(WHAT THE TASK ASKS)
What follows is a listing. Return every line of it exactly.

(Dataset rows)
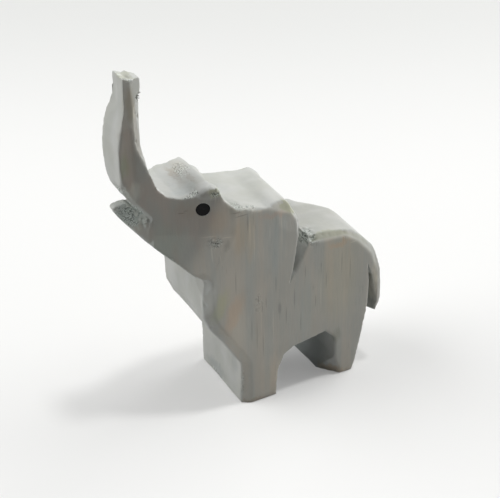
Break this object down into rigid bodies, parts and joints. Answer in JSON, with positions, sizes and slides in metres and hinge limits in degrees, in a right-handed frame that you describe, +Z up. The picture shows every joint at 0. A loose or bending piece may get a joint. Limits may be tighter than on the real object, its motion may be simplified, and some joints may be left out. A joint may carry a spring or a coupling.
{
  "type": "carved wooden elephant",
  "caption": "Small solid wooden elephant with a raised trunk, sawn from one board, knife-finished and stained grey, with inlaid black eye pegs.",
  "frame": {"origin": "on the floor under the middle of the figure: the centre of its box in X and Y, at the soles", "axes": "the elephant faces -X, its left flank is -Y, +Z is up; the board's thickness runs along Y"},
  "size_m": [0.0816, 0.028, 0.1096],
  "materials": {
    "stained_wood": "thin grey stain over close-grained wood, dry and matte",
    "black_peg": "black dowel end, cut flush and smooth"
  },
  "bodies": {
    "root": {"carved_body": "stained_wood", "eye_peg_left": "black_peg", "eye_peg_right": "black_peg"}
  },
  "joints": []
}
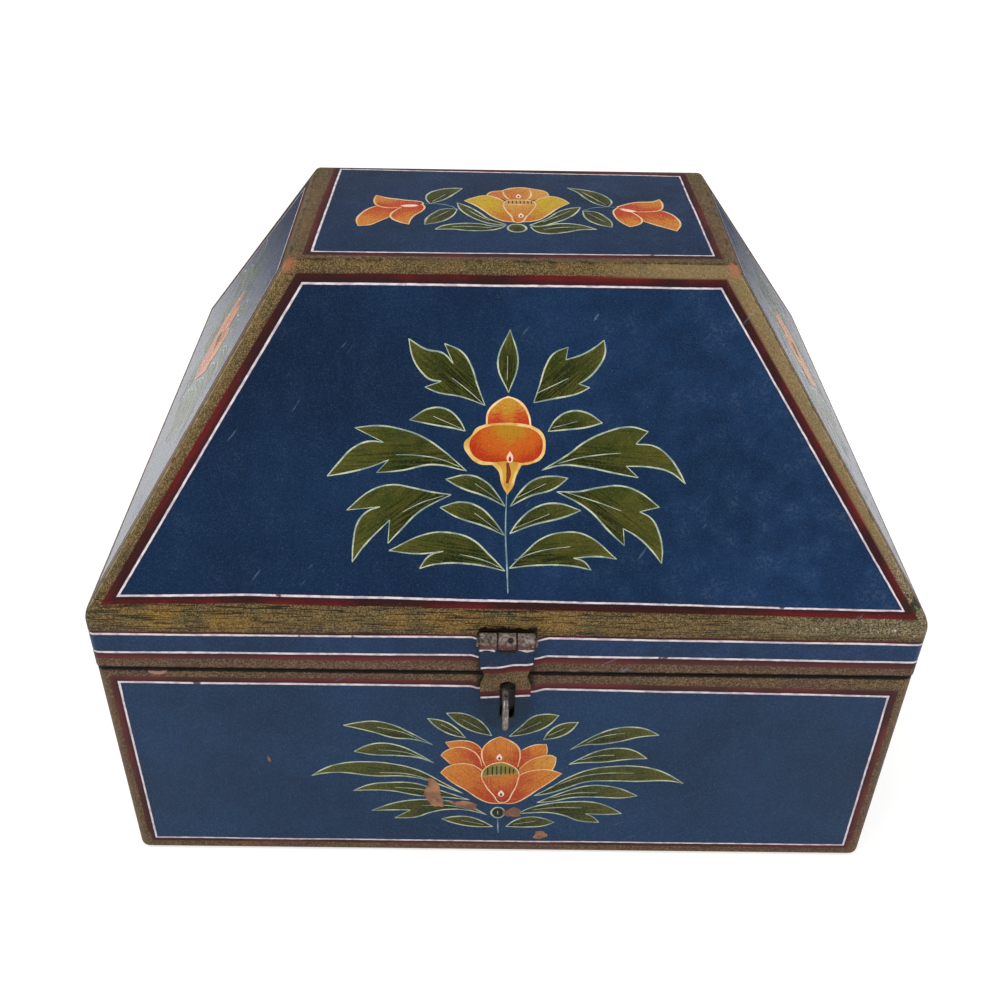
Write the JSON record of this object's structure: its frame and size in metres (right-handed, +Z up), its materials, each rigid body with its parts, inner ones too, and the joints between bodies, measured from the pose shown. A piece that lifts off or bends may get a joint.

(COMPLETE ANSWER)
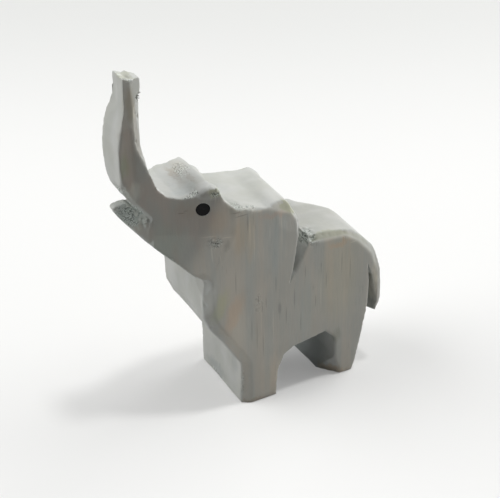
Break this object down into rigid bodies, parts and joints. Answer in JSON, with positions, sizes and slides in metres and hinge limits in degrees, in a right-handed frame that you describe, +Z up. The picture shows every joint at 0. A loose or bending piece may get a joint. Limits may be tighter than on the real object, its motion may be simplified, and some joints may be left out. A joint may carry a spring or a coupling.
{
  "type": "carved wooden elephant",
  "caption": "Small solid wooden elephant with a raised trunk, sawn from one board, knife-finished and stained grey, with inlaid black eye pegs.",
  "frame": {"origin": "on the floor under the middle of the figure: the centre of its box in X and Y, at the soles", "axes": "the elephant faces -X, its left flank is -Y, +Z is up; the board's thickness runs along Y"},
  "size_m": [0.0816, 0.028, 0.1096],
  "materials": {
    "stained_wood": "thin grey stain over close-grained wood, dry and matte",
    "black_peg": "black dowel end, cut flush and smooth"
  },
  "bodies": {
    "root": {"carved_body": "stained_wood", "eye_peg_left": "black_peg", "eye_peg_right": "black_peg"}
  },
  "joints": []
}
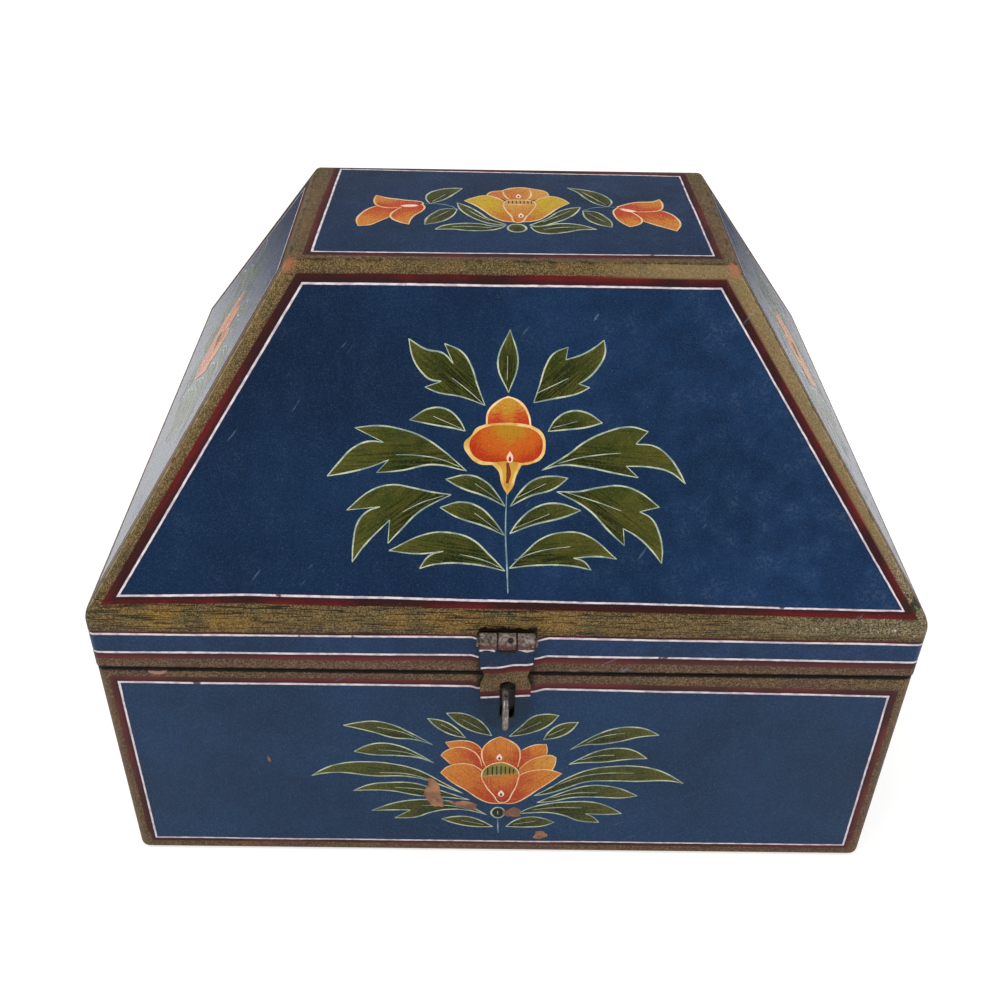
Write the JSON record of this object's structure: its frame and size in metres (right-handed, +Z up), its materials, each rigid body with its parts, inner ones too, and the joints between bodies, measured from the pose shown. A piece that lifts off or bends may get a joint.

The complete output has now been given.